(begin)

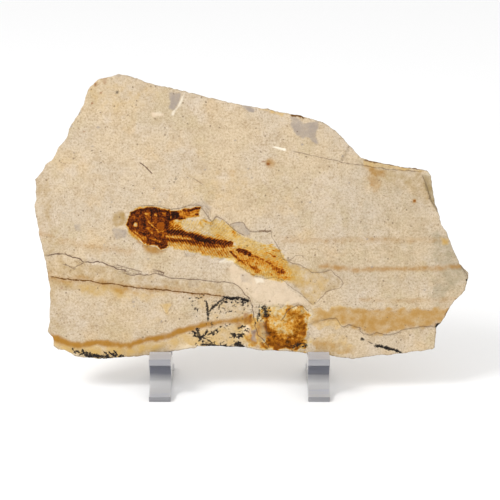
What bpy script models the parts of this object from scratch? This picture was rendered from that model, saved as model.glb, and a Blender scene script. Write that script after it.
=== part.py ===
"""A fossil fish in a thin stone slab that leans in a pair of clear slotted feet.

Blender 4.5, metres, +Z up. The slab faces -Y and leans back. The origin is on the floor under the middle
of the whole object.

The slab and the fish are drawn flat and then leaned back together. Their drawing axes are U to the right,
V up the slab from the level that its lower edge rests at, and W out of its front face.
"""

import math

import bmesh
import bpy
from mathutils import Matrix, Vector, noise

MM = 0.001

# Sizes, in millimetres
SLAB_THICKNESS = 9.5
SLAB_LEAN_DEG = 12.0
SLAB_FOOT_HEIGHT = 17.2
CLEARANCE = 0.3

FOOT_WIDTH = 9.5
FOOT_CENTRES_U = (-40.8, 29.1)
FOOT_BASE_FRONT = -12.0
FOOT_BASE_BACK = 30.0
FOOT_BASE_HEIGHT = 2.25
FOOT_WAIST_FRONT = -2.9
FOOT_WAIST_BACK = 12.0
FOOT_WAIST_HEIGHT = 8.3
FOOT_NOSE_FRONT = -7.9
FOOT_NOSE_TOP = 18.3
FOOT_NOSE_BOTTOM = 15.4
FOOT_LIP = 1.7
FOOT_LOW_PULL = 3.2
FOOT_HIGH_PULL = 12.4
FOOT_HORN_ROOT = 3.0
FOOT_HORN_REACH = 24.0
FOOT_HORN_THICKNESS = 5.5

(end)

Output all of the material exactly as written.

_Written solution_
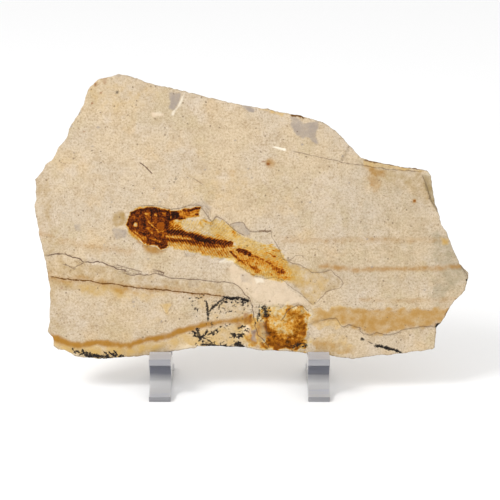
What bpy script models the parts of this object from scratch? This picture was rendered from that model, saved as model.glb, and a Blender scene script. Write that script after it.
=== part.py ===
"""A fossil fish in a thin stone slab that leans in a pair of clear slotted feet.

Blender 4.5, metres, +Z up. The slab faces -Y and leans back. The origin is on the floor under the middle
of the whole object.

The slab and the fish are drawn flat and then leaned back together. Their drawing axes are U to the right,
V up the slab from the level that its lower edge rests at, and W out of its front face.
"""

import math

import bmesh
import bpy
from mathutils import Matrix, Vector, noise

MM = 0.001

# Sizes, in millimetres
SLAB_THICKNESS = 9.5
SLAB_LEAN_DEG = 12.0
SLAB_FOOT_HEIGHT = 17.2
CLEARANCE = 0.3

FOOT_WIDTH = 9.5
FOOT_CENTRES_U = (-40.8, 29.1)
FOOT_BASE_FRONT = -12.0
FOOT_BASE_BACK = 30.0
FOOT_BASE_HEIGHT = 2.25
FOOT_WAIST_FRONT = -2.9
FOOT_WAIST_BACK = 12.0
FOOT_WAIST_HEIGHT = 8.3
FOOT_NOSE_FRONT = -7.9
FOOT_NOSE_TOP = 18.3
FOOT_NOSE_BOTTOM = 15.4
FOOT_LIP = 1.7
FOOT_LOW_PULL = 3.2
FOOT_HIGH_PULL = 12.4
FOOT_HORN_ROOT = 3.0
FOOT_HORN_REACH = 24.0
FOOT_HORN_THICKNESS = 5.5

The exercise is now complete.